Em segundo lugar, a oposição soube cavalgar, com competência, o escândalo. E o PSD, ao seguir a sugestão legislativa de Marcelo, revelou um sinal de vitalidade que desmente as análises pessimistas sobre o desempenho do seu líder. Essa iniciativa, aliás, foi a primeira que (pelo menos no que podemos ver às claras…) conseguiu dividir a esquerda parlamentar, numa votação. Tendo em conta a solidez que a geringonça tem revelado, não é pequena coisa. Mas isto não disfarça um aspeto importante: se não fosse a Caixa, o PSD não teria um único argumento, ao menos, mediático, para atacar o Governo na discussão do Orçamento de Estado…
Em terceiro lugar, o caso confirma a enorme capacidade de influência que Marcelo Rebelo de Sousa está a ter nos seus primeiros meses de mandato. Falou, escreveu, sugeriu e obteve um resultado.
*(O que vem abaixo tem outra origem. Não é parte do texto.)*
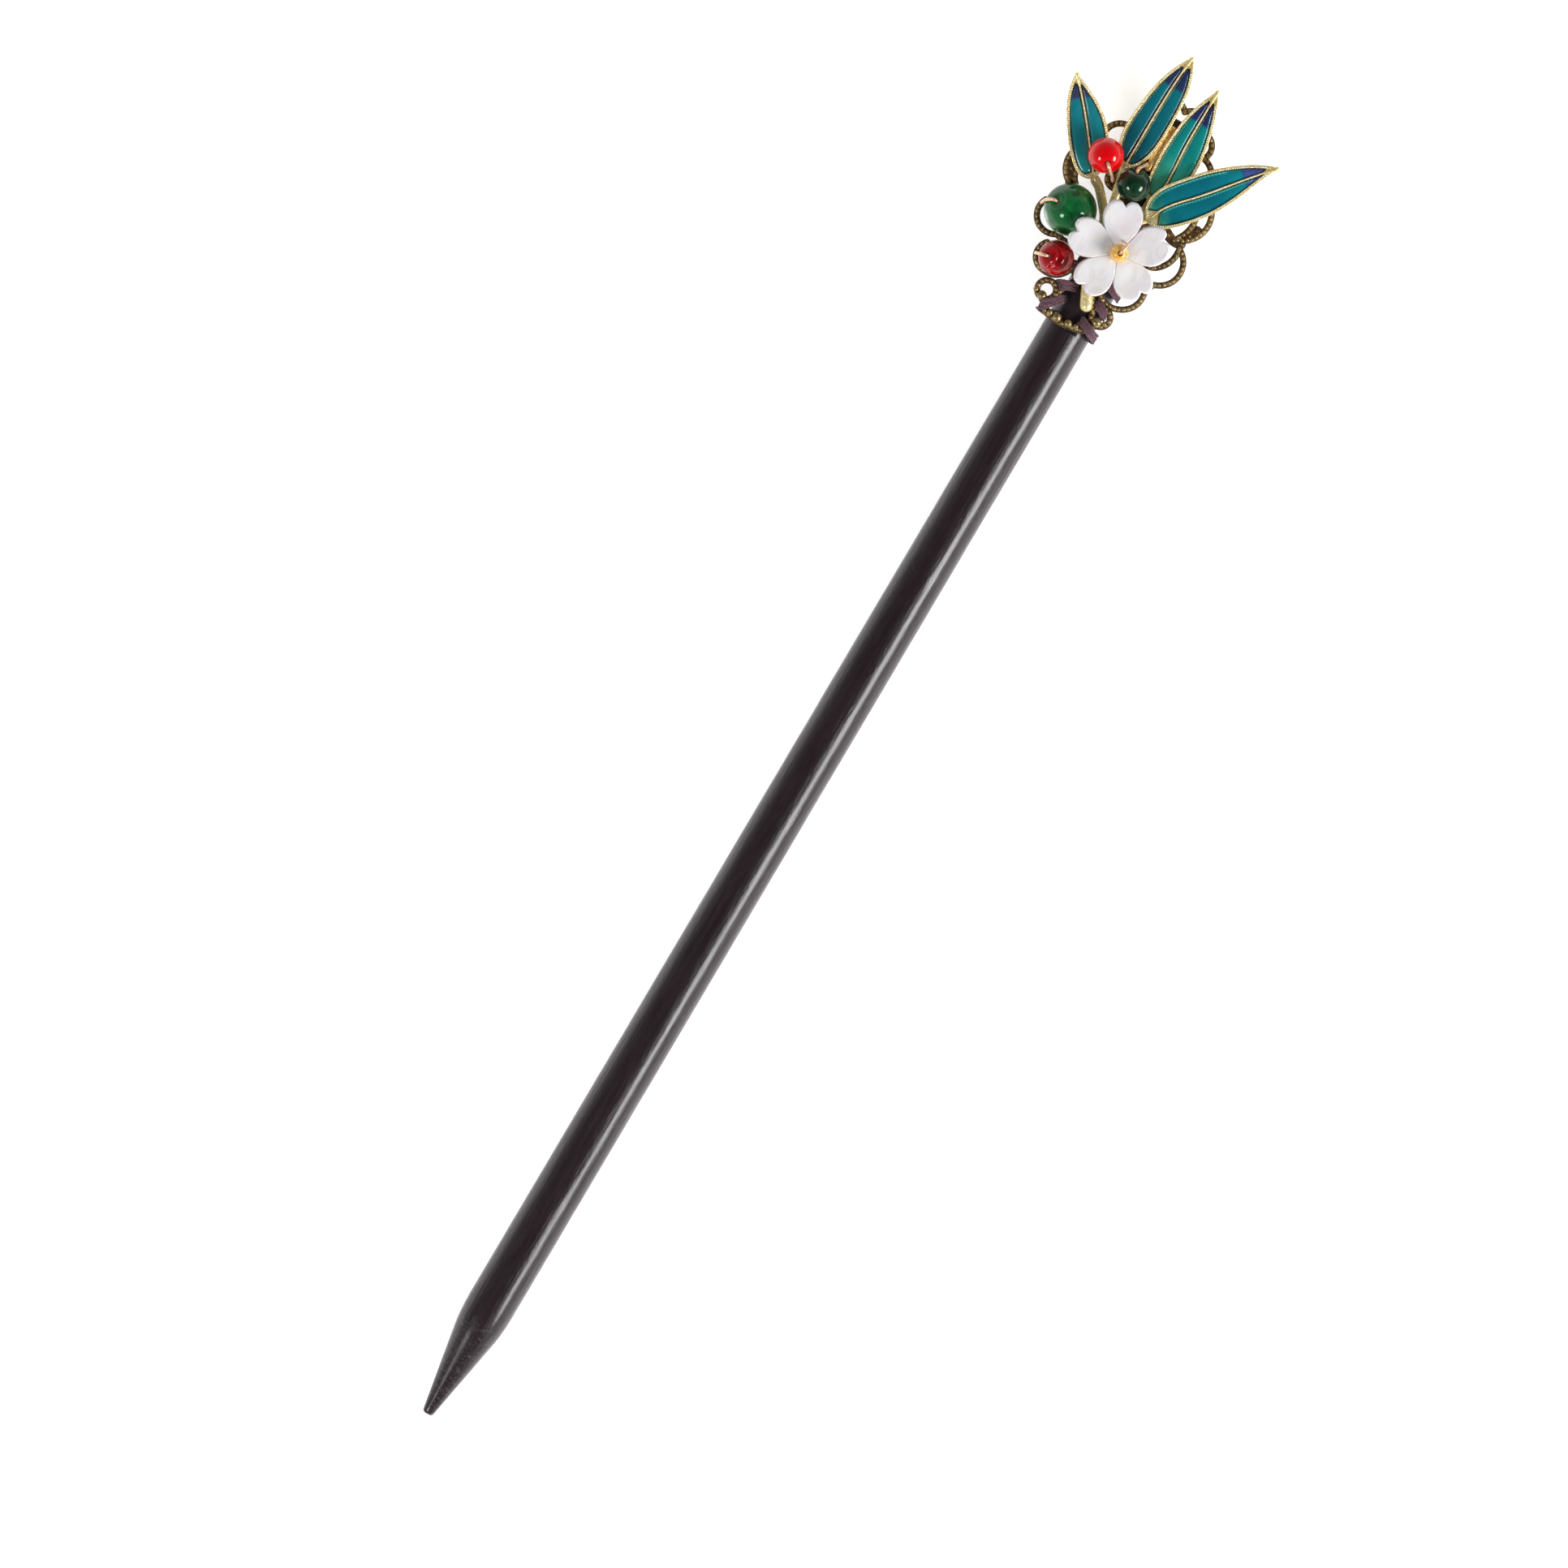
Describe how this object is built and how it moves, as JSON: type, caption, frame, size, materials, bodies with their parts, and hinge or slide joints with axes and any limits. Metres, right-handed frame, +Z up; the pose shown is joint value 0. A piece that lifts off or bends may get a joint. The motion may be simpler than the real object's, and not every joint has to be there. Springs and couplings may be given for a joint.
{
  "type": "hair stick",
  "caption": "Straight wooden hair stick with a blunt point and a pierced metal head that carries enamelled leaves, a carved shell blossom and round glass beads.",
  "frame": {"origin": "centre of the part's footprint, on the surface that it lies on", "axes": "+Y runs along the stick from its point to the ornament, +X across it to the right when the ornament faces up, +Z up out of the ornament's face"},
  "size_m": [0.0272, 0.1892, 0.0141],
  "materials": {
    "lacquered_wood": "dark brown, near black lacquer, glossy",
    "antique_bronze": "darkened cast bronze, worn bright on the raised granules",
    "gilt_metal": "pale gilt, polished",
    "teal_enamel": "fired teal enamel that turns indigo at the leaf tips, glossy",
    "rose_gold_wire": "bright rose-gold coloured wire",
    "red_glass": "opaque red glass, glossy",
    "green_glass": "dark green glass, glossy",
    "mother_of_pearl": "white mother-of-pearl, silky",
    "amber_glass": "amber glass, glossy",
    "dark_thread": "dark aubergine twisted thread, matt"
  },
  "bodies": {
    "root": {"stick": "lacquered_wood", "filigree_base": "antique_bronze", "leaf_spray": "gilt_metal", "enamel_leaf1_left": "teal_enamel", "enamel_leaf1_right": "teal_enamel", "enamel_leaf2_left": "teal_enamel", "enamel_leaf2_right": "teal_enamel", "enamel_leaf3_left": "teal_enamel", "enamel_leaf3_right": "teal_enamel", "enamel_leaf4_left": "teal_enamel", "enamel_leaf4_right": "teal_enamel", "flower_centre_bead": "amber_glass", "flower_centre_wire": "rose_gold_wire", "green_bead_large": "green_glass", "green_bead_large_wire": "rose_gold_wire", "green_bead_small": "green_glass", "green_bead_small_wire": "rose_gold_wire", "red_bead_lower": "red_glass", "red_bead_lower_wire": "rose_gold_wire", "red_bead_upper": "red_glass", "red_bead_upper_wire": "rose_gold_wire", "shell_flower": "mother_of_pearl", "thread_lashing_low": "dark_thread", "thread_lashing_middle": "dark_thread", "thread_lashing_upper": "dark_thread"}
  },
  "joints": []
}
Em quarto e último lugar, o caso faz do comentador Marques Mendes uma espécie de opositor informal a morder os calcanhares de António Costa. Foi ele que, na SIC, trouxe para a luz do dia o caso das declarações dos administradores da Caixa, no momento em que estavam todos distraídos e António Domingues iria passar sem sobressaltos. O antigo líder do PSD falhou nas suas previsões finais – dizendo que Domingues entregaria a declaração e se manteria no cargo – mas, pelo menos para já, funcionou como a “pitonisa” de passos Coelho.